**GOAL**
Note each line where "frame" appears, and copy it.

**SOURCE MATERIAL**
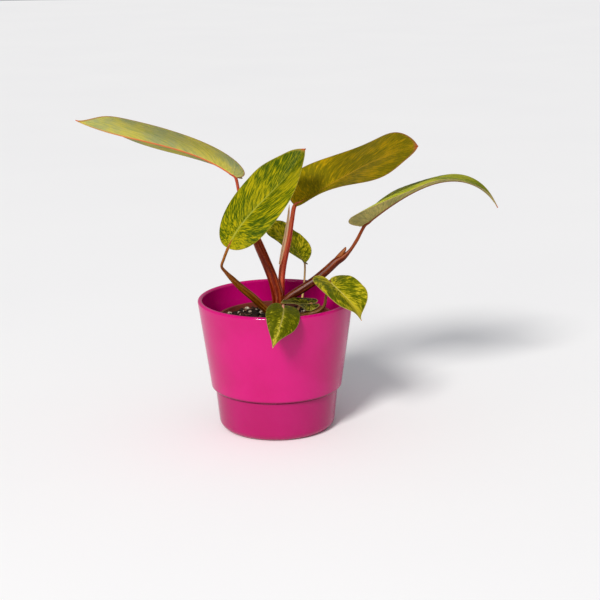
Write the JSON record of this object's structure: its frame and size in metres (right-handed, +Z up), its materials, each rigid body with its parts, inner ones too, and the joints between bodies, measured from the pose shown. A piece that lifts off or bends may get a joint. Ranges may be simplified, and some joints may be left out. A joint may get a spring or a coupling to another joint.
{
  "type": "potted painted lady philodendron",
  "caption": "Young philodendron with long yellow-streaked leaves on red petioles, in a plastic nursery pot inside a tapered magenta glazed cover pot.",
  "frame": {"origin": "middle of the cover pot's flat underside, on the surface it stands on", "axes": "+Z up along the pot's axis, +X to the right as seen from the front, along the plant's longest spread, and the front towards -Y"},
  "size_m": [0.3715, 0.1642, 0.2772],
  "materials": {
    "glaze": "glossy magenta glaze",
    "nursery_plastic": "thin brown-red plastic",
    "potting_mix": "dark crumbly mix with perlite and bark",
    "crown": "brown stem and roots",
    "petiole_brown": "smooth red-brown plant stalk",
    "petiole_pink": "smooth pink-red plant stalk",
    "petiole_olive": "smooth olive-brown plant stalk",
    "petiole_cream": "smooth cream plant stalk",
    "blade_pale": "satin leaf, grey-green below",
    "blade_ochre": "satin leaf, ochre with green flecks",
    "blade_yellow": "satin leaf, green with yellow streaks",
    "blade_green": "satin leaf, dark green with cream flecks"
  },
  "bodies": {
    "root": {"cover_pot": "glaze", "nursery_pot": "nursery_plastic", "potting_mix": "potting_mix", "crown_and_roots": "crown", "left_leaf_petiole": "petiole_brown", "upper_leaf_petiole": "petiole_pink", "right_leaf_petiole": "petiole_brown", "front_leaf_petiole": "petiole_olive", "back_small_leaf_petiole": "petiole_cream", "inner_small_leaf_petiole": "petiole_brown", "rim_small_leaf_petiole": "petiole_pink", "right_small_leaf_petiole": "petiole_olive", "new_leaf_sheath": "petiole_pink", "left_leaf_blade": "blade_pale", "upper_leaf_blade": "blade_ochre", "right_leaf_blade": "blade_pale", "front_leaf_blade": "blade_yellow", "back_small_leaf_blade": "blade_green", "inner_small_leaf_blade": "blade_green", "rim_small_leaf_blade": "blade_green", "right_small_leaf_blade": "blade_yellow"}
  },
  "joints": []
}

**RESULT FOR THIS TASK**
Write the JSON record of this object's structure: its frame and size in metres (right-handed, +Z up), its materials, each rigid body with its parts, inner ones too, and the joints between bodies, measured from the pose shown. A piece that lifts off or bends may get a joint. Ranges may be simplified, and some joints may be left out. A joint may get a spring or a coupling to another joint.
  "frame": {"origin": "middle of the cover pot's flat underside, on the surface it stands on", "axes": "+Z up along the pot's axis, +X to the right as seen from the front, along the plant's longest spread, and the front towards -Y"},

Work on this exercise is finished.